How LUA is so useful?
Balancing scripts:
* you can implement your own balancing logic
– for example provide sticky session by looking up session data from a file or DB or calling a REST endpoint
– fine-tune the balancing logic to something what regular balancers don’t support
* you can record balancing decision and or client information
– you can log all of your client connections and or statistics in a file
Layer7 scripts:
* Provide balancing decisions based on traffic (say an HTTP cookie, see sample script)
* Balance non-HTTP traffic with insight (SIP, RSTP, etc.)
* Log certain parts of the passing traffic
* Manipulate passing traffic (say Rewrite SIP request, perhaps do NAT fixup before/after balancing)
* Duplicate flows (like port spanning in switches), send requests to more servers
* Split request based on traffic (say you can send traffic to nodes based on a field in the passing JSON traffic)
Data persistence
Lua scripts can store data in a memory store using the `*_user_data()` functions. However this is not persisted across restarts for example. You can do this using the `Shutdown` and `Startup` script entry points respectively. These are invoked by the SSLB core and it’s possible for you to save all the data in the memory store and upon the next startup load the data back. A simple data dump is shown in `shutdown.lua`. `Startup` is invoked before SSLB starts to accept connections and `Shutdown` is called after all connections have been terminated.

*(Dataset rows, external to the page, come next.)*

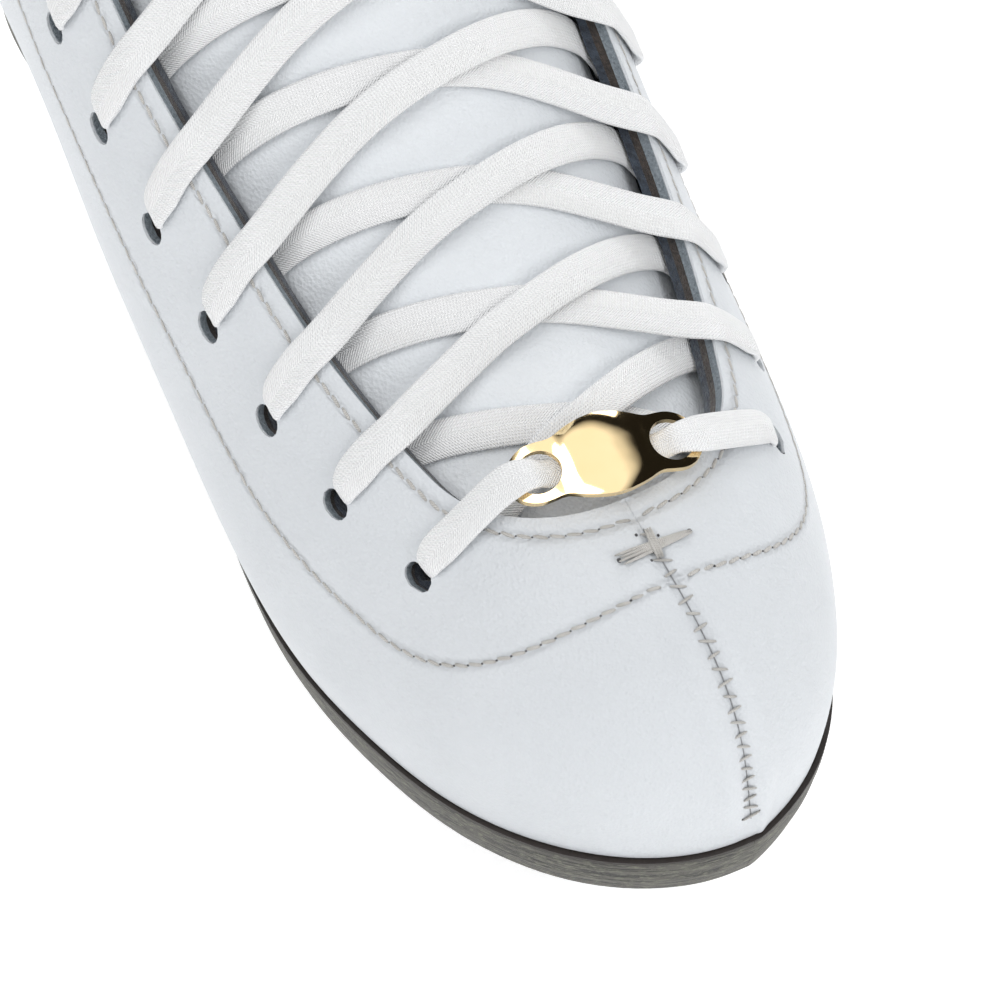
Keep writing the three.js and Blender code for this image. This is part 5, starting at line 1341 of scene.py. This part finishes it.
def build_blade():
    """Runner and plates rounded over, stanchions flared from one to the other, and their screws."""
    refined("blade_runner", "blade", 0.35)
    refined("sole_plate", "plate", 0.5)
    refined("heel_plate", "plate", 0.5)
    v = np.arange(48) * 2 * np.pi / 48
    a = np.sign(np.sin(v)) * np.abs(np.sin(v)) ** 0.6
    c = np.sign(np.cos(v)) * np.abs(np.cos(v)) ** 0.6
    t = np.linspace(0, 1, 26)[:, None]
    posts = (("toe_stanchion", 193, 223, SOLE_PLATE_TOP, -4), ("heel_stanchion", 19, 43, HEEL_PLATE_TOP, 2))
    for name, back, front, top, lean in posts:
        low, high = 21.0, top - PLATE
        s = (back + front) / 2 + lean * t + c * ((front - back) / 2 + 8 * t**3 - 2 * np.sin(np.pi * t))
        rings = np.stack([a * (2.6 + 7 * t**3), ORIGIN_S - s, low + (high - low) * t + 0 * s], -1)
        points, faces = ring_mesh(rings)
        make(f"{name}_cast", points, faces, [look("plate")], bevel=0.4, replaces=(name,), slot="steel")
    profile = np.array([[0.02, 1.1], [1.3, 1.1], [1.3, 0.15], [1.45, 0.0], [3.9, 0.0], [4.2, 0.3],
                        [2.0, 2.0], [2.0, 7.6], [0.02, 9.6]])
    places = [(f"sole_screw_{i + 1}", s, x, SOLE_PLATE_TOP) for i, (s, x) in enumerate(SOLE_SCREWS)]
    places += [(f"heel_screw_{i + 1}", s, x, HEEL_PLATE_TOP) for i, (s, x) in enumerate(HEEL_SCREWS)]
    for name, s, x, top in places:
        v = np.arange(32) * 2 * np.pi / 32
        rings = np.stack([x + profile[:, :1] * np.cos(v), ORIGIN_S - s + profile[:, :1] * np.sin(v),
                          top - PLATE + profile[:, 1:] + 0 * v], -1)
        points, faces = ring_mesh(rings)
        make(f"{name}_steel", points, faces, [look("plate")], replaces=(name,), slot="steel", sharp=35)


def finish_inner_pieces():
    """The stiffeners and bed that stay as they are get their own finishes."""
    for node, name in (("toe_puff", "stay"), ("heel_counter", "stay"), ("insole_board", "board"),
                       ("footbed", "foam")):
        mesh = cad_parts[node].data
        mesh.materials.clear()
        mesh.materials.append(look(name))


# ------------------------------------------------------------------ stage
def floor_paper(w):
    """Lit white paper: a little of its own light keeps the cast shadow faint."""
    tone = noise(w, place_of(w), 2.0, 2.0).mix(rgb((0.90, 0.90, 0.90)), rgb((0.93, 0.93, 0.93)))
    return {"Base Color": tone, "Emission Color": tone}


def build_stage():
    """Pale floor, soft lights, and the camera above and in front of the toe."""
    scene = bpy.context.scene
    scene.view_settings.view_transform = "Standard"
    target = Vector(to_row(np.array([-13.64, ORIGIN_S - 209.01, 100.0])).tolist())
    az, el, roll, distance = -26.08 * DEG, 50.94 * DEG, -1.29 * DEG, 0.9
    back = Vector((math.sin(az) * math.cos(el), -math.cos(az) * math.cos(el), math.sin(el)))
    right = (-back).cross(Vector((0, 0, 1))).normalized()
    up = right.cross(-back)
    right, up = (right * math.cos(roll) + up * math.sin(roll), up * math.cos(roll) - right * math.sin(roll))
    camera = bpy.data.objects.new("camera", bpy.data.cameras.new("camera"))
    camera.data.sensor_width, camera.data.lens = 36, 199.68
    camera.data.clip_start = 0.01
    scene.collection.objects.link(camera)
    camera.matrix_world = Matrix.Translation(target + back * distance) @ Matrix(
        (right, up, back)).transposed().to_4x4()
    scene.camera = camera

    bpy.ops.mesh.primitive_plane_add(size=12, location=(0, 0, -0.0005))
    floor = bpy.context.object
    floor.name = "floor"
    floor.data.materials.append(new_look("floor_paper", floor_paper, Roughness=0.9, Emission_Strength=0.5))

    world = scene.world or bpy.data.worlds.new("studio")
    scene.world = world
    world.use_nodes = True
    w = Wire(world.node_tree)
    sky = world.node_tree.nodes["Background"]
    height = w.any("ShaderNodeSeparateXYZ", {0: w.any("ShaderNodeTexCoord", {}, "Generated")}, 2)
    glossy = w.any("ShaderNodeLightPath", {}, "Is Glossy Ray")
    dark = (1.0 - height.step(0.86, 0.93)) * height.step(0.42, 0.55)
    shine = dark.mix(rgb((2.6, 2.6, 2.6)), rgb((0.03, 0.028, 0.025)))
    colour = glossy.mix(rgb((1.0, 1.0, 1.0)), shine)
    world.node_tree.links.new(colour.socket, sky.inputs["Color"])
    sky.inputs["Strength"].default_value = 0.46
    lights = (("key", (-0.5, -0.2, 1.2), 0.9, 6.3), ("rear", (0.5, 0.9, 0.9), 0.8, 7.2),
              ("front", (0.5, -1.2, 0.9), 0.8, 6.2))
    for name, place, size, power in lights:
        lamp = bpy.data.objects.new(name, bpy.data.lights.new(name, "AREA"))
        lamp.data.size, lamp.data.energy = size, power
        lamp.location = place
        lamp.rotation_euler = (Vector((0, 0, 0.1)) - Vector(place)).to_track_quat("-Z", "Y").to_euler()
        scene.collection.objects.link(lamp)


# ------------------------------------------------------------------ add-on
class SkateSizes(bpy.types.PropertyGroup):
    """Sizes and colours that can be changed before the pieces are built."""

    stitch_pitch: FloatProperty(name="Stitch pitch",
                                description="Distance from one machine stitch to the next",
                                default=0.0027, min=0.001, max=0.006, precision=4, unit="LENGTH")
    thread_width: FloatProperty(name="Thread width", description="Width of the sewing thread",
                                default=0.00066, min=0.0002, max=0.002, precision=5, unit="LENGTH")
    leather_colour: FloatVectorProperty(name="Leather", description="Colour of the boot's leather",
                                        default=(0.675, 0.702, 0.732), size=3, min=0, max=1, subtype="COLOR")
    leather_shade: FloatVectorProperty(name="Leather shade", description="Second tone of the boot's leather",
                                       default=(0.64, 0.667, 0.697), size=3, min=0, max=1, subtype="COLOR")
    lace_colour: FloatVectorProperty(name="Lace", description="Colour of the cotton lace",
                                     default=(0.965, 0.97, 0.975), size=3, min=0, max=1, subtype="COLOR")


PIECES = (
    ("stage", "Stage", "Add the floor, lights and camera", build_stage),
    ("bow", "Bow", "Add the bow's loops and tipped ends", build_bow),
    ("lace", "Lace", "Add the taut lace and its knot", build_lace),
    ("upper", "Upper", "Add the boot's leather, linings and stays", build_upper),
    ("tongue", "Tongue", "Add the tongue and its pad", build_tongue),
    ("shaft_trim", "Collar and backstay", "Add the collar and the strip down the back", build_shaft_trim),
    ("stitching", "Stitching", "Add the seams, stitch rows and bar tack", build_stitching),
    ("tag", "Lace tag", "Add the gilt tag threaded on the lace", build_tag),
    ("hooks", "Hooks", "Add the lace hooks", build_hooks),
    ("sole", "Sole and heel", "Add the layered sole and heel", build_sole),
    ("blade", "Blade", "Add the blade, its stanchions, plates and screws", build_blade),
    ("inner", "Inner pieces", "Finish the stiffeners and the foot bed", finish_inner_pieces),
)


def piece_operator(key, label, words, build):
    """An operator that builds one piece or group of pieces."""
    def execute(self, context):
        build()
        return {"FINISHED"}
    return type("SKATE_OT_" + key, (bpy.types.Operator,), {
        "__doc__": words, "bl_idname": "skate." + key, "bl_label": label, "execute": execute})


OPERATORS = [piece_operator(*piece) for piece in PIECES]


class SKATE_PT_panel(bpy.types.Panel):
    """Lists the skate's sizes and the buttons that build its pieces."""

    bl_label = "Figure Skate"
    bl_idname = "SKATE_PT_panel"
    bl_space_type = "VIEW_3D"
    bl_region_type = "UI"
    bl_category = "Skate"

    def draw(self, context):
        for name in SkateSizes.__annotations__:
            self.layout.prop(context.scene.skate, name)
        for operator in OPERATORS:
            self.layout.operator(operator.bl_idname)


def register():
    for cls in (SkateSizes, *OPERATORS, SKATE_PT_panel):
        bpy.utils.register_class(cls)
    bpy.types.Scene.skate = PointerProperty(type=SkateSizes)


def unregister():
    del bpy.types.Scene.skate
    for cls in (SKATE_PT_panel, *reversed(OPERATORS), SkateSizes):
        bpy.utils.unregister_class(cls)


def main():
    register()
    for key, *_ in PIECES:
        getattr(bpy.ops.skate, key)()


if __name__ == "__main__":
    main()
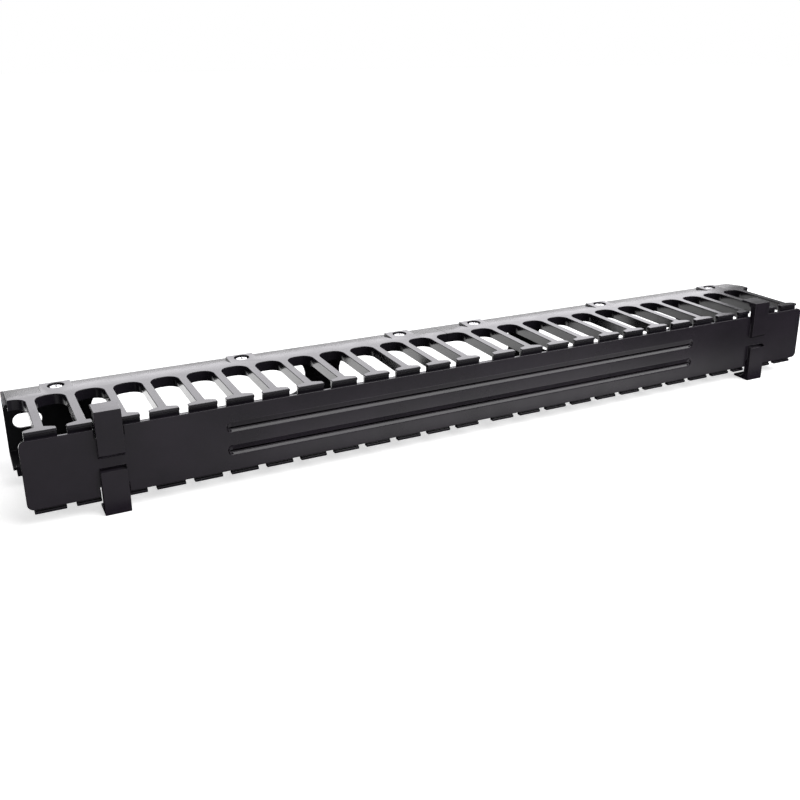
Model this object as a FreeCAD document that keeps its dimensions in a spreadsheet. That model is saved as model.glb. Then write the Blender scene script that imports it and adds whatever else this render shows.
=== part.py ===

The user data in-memory store is backed by a regular C++ map, therefore can be considered pretty fast for scripting purposes. The store is entirely managed by the user (hence the name) and it’s only lost on shutdown.
Closing thoughts
SSLB is a very flexible yet tiny networking tool. You can build any kind of proxy out of it. If you don’t want to use it as a balancer, just define one backend and done, SSLB became a proxy where you can script what happens inside without writing all the boilerplate networking code.